Drouillard was perhaps the only member of the Corps to have an unpleasant encounter with the Lemhi Shoshone (August 22, 1805).

Drouillard was hunting in Shoshone Cove [Horse Prairie] when he came upon a small Indian camp. There were three women and three men. Drouillard dismounted and sat down to visit in sign language. Soon the Indians decided to leave and Drouillard went to get his horse, leaving his rifle in the camp. The temptation was too great. A Lemhi man grabbed the gun and they all jumped on their horses and galloped away. Drouillard had pursued them for ten miles when their horses began to tire and was able to wrestle his rifle away from the man who had stolen it. He returned to the Shoshone camp and took everything he could carry away, including several elk skins, several grass bags of dried berries and roots, and some pieces of obsidian.

The most famous Indian conflict of the Expedition.

This little known episode foreshadowed the most famous Indian conflict of the Expedition. This was the fight with the Blackfeet near the Marias River on July 27, 1806. For a second time Drouillard foolishly left his rifle where an Indian could grab it. Drouillard saw him take it and shouted, ?Damn you, let go my gun.? The shout wakened Lewis, but probably was not understood by the would-be robber. Drouillard was very quick and in a instant was on the Indian and wrestling him for the gun. He needed both hands in the tussle and was thus not able to say, ?Damn you, let go my gun? in sign language. Drouillard got his rifle, but Lewis would not give him permission to shoot the Indian.

Drouillard's final mission for the Corps was the delivery to the post office at Cahokia, Illinois of the first letters written by the officers to President Jefferson.

He also purchased from privates Whitehouse and Collins the rights to the future land warrants they would receive from the government as additional compensation for their service on the Expedition. A year later he sold the warrants at a handsome profit and was named by two of Manuel Lisa's fur company partners as their field representative.

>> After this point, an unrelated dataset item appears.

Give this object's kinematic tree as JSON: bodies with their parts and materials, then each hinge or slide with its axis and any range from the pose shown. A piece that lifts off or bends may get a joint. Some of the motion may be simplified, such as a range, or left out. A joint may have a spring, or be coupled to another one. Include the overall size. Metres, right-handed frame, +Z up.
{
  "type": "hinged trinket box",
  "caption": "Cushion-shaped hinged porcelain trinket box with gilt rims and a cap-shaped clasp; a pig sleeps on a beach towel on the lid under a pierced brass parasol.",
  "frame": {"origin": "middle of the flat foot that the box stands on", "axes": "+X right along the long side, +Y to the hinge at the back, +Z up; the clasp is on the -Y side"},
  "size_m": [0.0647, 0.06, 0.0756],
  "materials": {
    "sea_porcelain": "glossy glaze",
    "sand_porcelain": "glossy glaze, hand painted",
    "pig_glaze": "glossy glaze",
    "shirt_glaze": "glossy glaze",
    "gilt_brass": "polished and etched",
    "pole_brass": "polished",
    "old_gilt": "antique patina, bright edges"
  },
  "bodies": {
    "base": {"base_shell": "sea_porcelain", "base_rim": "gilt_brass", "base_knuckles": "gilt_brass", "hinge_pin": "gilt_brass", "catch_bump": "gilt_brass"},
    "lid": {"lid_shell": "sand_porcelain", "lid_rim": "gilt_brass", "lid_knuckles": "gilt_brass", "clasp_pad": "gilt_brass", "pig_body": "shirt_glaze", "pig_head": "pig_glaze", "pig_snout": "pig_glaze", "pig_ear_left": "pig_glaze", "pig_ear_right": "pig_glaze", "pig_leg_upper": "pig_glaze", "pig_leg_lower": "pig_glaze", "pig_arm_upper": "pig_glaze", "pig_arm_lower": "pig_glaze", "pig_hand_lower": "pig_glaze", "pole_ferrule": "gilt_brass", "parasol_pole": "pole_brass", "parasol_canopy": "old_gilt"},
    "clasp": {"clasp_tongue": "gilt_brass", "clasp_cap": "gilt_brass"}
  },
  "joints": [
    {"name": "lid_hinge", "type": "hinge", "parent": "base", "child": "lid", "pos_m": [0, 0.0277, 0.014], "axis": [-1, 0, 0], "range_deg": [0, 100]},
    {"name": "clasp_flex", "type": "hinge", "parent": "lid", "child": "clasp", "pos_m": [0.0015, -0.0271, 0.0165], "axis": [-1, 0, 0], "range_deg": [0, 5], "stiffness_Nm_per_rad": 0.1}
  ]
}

The spring of 1807 found Drouillard and his former Corps colleagues John Potts and Peter Weiser headed up the Missouri with Lisa's first expedition.

In an odd reprisal of his recovery of deserter Moses Reed in 1804, Drouillard tracked another deserter and killed him when the man refused to return to the party. He was eventually tried for murder and acquitted. During the winter of 1807-08 Drouillard traveled through the land of the Crow Indians in the Big Horn Mountains. When he returned to St. Louis, his knowledge of the area was added to Clark's map of the West.

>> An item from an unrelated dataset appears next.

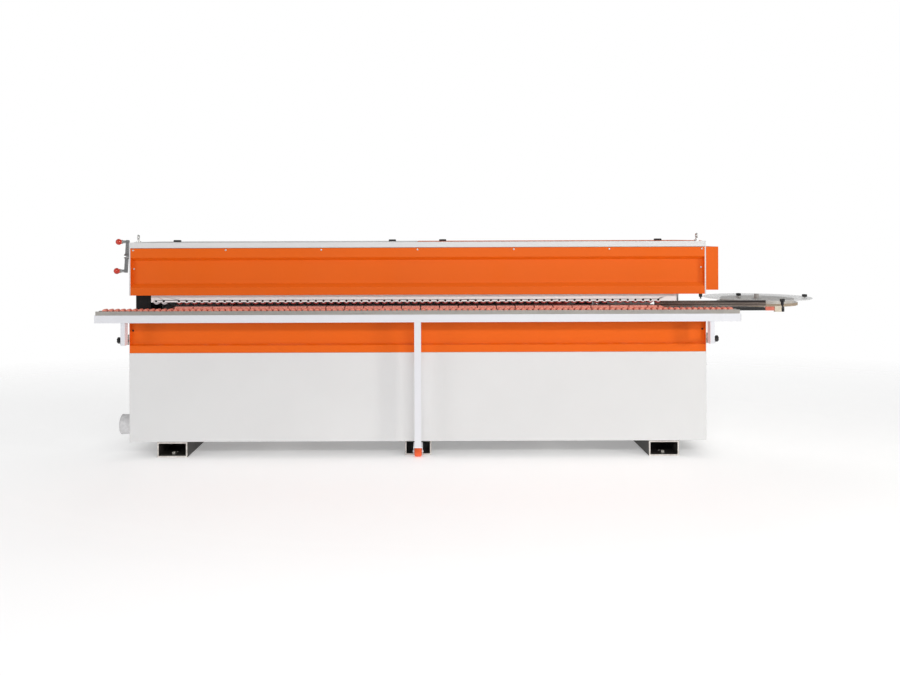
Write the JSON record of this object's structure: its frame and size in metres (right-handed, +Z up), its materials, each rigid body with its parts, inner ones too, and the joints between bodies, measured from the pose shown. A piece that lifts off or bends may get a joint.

In 1809 Drouillard returned to the mountains as an employee of the Missouri Fur Company, whose partners included Lisa, Thomas James and Andrew Henry.

James was a member of the party who ventured into the headwaters of the Missouri and ran afoul of the Blackfeet and Gros Ventre. And it was James who described what they found when George Drouillard failed to return one day from checking his beaver traps: "Druyer [sic] and his horse lay dead, the former mangled in a horrible manner; his head was cut off, his entrails torn out, and his body hacked to pieces. We saw from the marks on the ground that he must have fought in a circle on horseback, and probably killed some of his enemies, being a brave man, and well armed with a rifle, pistol, knife and tomahawk."

 The bloody pieces of what had been George Drouillard were hastily buried in an unmarked grave.